In the listing below, find the line with "return ((p.x - SHIFT)", then repeat exactly every line from the top through that one.
►
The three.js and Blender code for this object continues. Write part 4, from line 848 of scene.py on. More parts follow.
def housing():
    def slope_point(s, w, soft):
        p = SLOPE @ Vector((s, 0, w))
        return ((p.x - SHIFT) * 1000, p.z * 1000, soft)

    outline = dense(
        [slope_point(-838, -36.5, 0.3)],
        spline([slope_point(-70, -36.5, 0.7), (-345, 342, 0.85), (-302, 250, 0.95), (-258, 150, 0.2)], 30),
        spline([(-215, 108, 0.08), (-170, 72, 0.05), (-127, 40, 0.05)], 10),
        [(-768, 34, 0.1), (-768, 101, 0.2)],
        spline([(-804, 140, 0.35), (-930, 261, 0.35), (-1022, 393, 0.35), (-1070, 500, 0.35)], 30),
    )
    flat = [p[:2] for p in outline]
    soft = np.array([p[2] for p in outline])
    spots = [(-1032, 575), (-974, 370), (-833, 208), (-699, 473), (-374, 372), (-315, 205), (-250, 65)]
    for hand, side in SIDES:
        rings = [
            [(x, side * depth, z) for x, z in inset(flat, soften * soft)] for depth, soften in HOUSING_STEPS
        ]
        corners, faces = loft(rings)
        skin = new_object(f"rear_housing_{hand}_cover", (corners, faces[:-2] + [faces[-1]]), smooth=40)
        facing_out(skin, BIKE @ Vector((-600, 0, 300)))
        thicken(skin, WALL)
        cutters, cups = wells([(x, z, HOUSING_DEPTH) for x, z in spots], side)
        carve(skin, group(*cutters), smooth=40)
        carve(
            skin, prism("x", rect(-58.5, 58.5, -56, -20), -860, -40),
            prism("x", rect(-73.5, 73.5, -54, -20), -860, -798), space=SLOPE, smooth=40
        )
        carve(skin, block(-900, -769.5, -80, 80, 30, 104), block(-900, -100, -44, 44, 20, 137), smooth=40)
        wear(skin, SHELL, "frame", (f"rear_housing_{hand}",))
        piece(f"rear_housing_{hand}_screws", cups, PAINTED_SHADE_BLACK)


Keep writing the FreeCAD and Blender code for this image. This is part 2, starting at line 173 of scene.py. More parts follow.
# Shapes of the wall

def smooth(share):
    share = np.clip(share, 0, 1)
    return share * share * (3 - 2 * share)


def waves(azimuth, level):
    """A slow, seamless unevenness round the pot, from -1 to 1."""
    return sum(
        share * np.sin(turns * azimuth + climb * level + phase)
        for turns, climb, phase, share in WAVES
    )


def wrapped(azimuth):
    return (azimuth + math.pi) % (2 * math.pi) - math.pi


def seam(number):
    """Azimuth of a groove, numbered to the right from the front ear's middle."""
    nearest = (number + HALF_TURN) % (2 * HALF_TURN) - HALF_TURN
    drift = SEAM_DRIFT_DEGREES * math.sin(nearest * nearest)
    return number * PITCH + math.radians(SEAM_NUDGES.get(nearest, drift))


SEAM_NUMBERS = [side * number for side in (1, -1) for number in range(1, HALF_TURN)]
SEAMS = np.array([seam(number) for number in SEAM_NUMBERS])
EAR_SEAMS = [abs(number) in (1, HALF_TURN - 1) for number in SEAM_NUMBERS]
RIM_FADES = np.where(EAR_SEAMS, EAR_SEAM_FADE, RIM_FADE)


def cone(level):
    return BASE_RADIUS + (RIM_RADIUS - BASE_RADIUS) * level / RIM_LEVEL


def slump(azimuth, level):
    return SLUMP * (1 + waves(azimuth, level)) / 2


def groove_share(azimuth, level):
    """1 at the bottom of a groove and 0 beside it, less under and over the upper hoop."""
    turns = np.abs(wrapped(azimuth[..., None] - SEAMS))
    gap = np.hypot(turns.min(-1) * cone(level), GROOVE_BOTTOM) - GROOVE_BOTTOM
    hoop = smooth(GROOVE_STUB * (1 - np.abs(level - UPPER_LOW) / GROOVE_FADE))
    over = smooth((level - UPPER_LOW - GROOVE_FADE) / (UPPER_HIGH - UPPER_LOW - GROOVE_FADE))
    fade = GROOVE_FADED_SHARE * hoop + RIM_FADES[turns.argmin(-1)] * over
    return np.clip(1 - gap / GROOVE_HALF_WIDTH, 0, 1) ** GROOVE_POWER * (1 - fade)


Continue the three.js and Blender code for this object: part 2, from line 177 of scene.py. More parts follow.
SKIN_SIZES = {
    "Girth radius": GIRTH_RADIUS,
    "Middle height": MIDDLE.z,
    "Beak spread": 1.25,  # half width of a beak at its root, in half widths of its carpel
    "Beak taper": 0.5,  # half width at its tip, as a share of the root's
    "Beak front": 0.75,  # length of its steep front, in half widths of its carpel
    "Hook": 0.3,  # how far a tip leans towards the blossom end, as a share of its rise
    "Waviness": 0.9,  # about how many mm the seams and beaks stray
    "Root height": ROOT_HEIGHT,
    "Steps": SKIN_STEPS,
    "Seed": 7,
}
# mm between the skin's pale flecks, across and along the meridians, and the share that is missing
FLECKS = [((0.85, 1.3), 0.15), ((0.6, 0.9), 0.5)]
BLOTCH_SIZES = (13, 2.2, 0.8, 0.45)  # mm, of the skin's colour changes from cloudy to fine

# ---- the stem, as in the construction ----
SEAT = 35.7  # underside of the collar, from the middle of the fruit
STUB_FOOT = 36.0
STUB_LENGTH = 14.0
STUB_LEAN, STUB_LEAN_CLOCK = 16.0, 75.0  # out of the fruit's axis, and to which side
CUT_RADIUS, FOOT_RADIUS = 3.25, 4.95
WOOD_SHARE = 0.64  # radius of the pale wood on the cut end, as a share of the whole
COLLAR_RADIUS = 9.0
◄
#### OUTPUT
The three.js and Blender code for this object continues. Write part 4, from line 848 of scene.py on. More parts follow.
def housing():
    def slope_point(s, w, soft):
        p = SLOPE @ Vector((s, 0, w))
        return ((p.x - SHIFT) * 1000, p.z * 1000, soft)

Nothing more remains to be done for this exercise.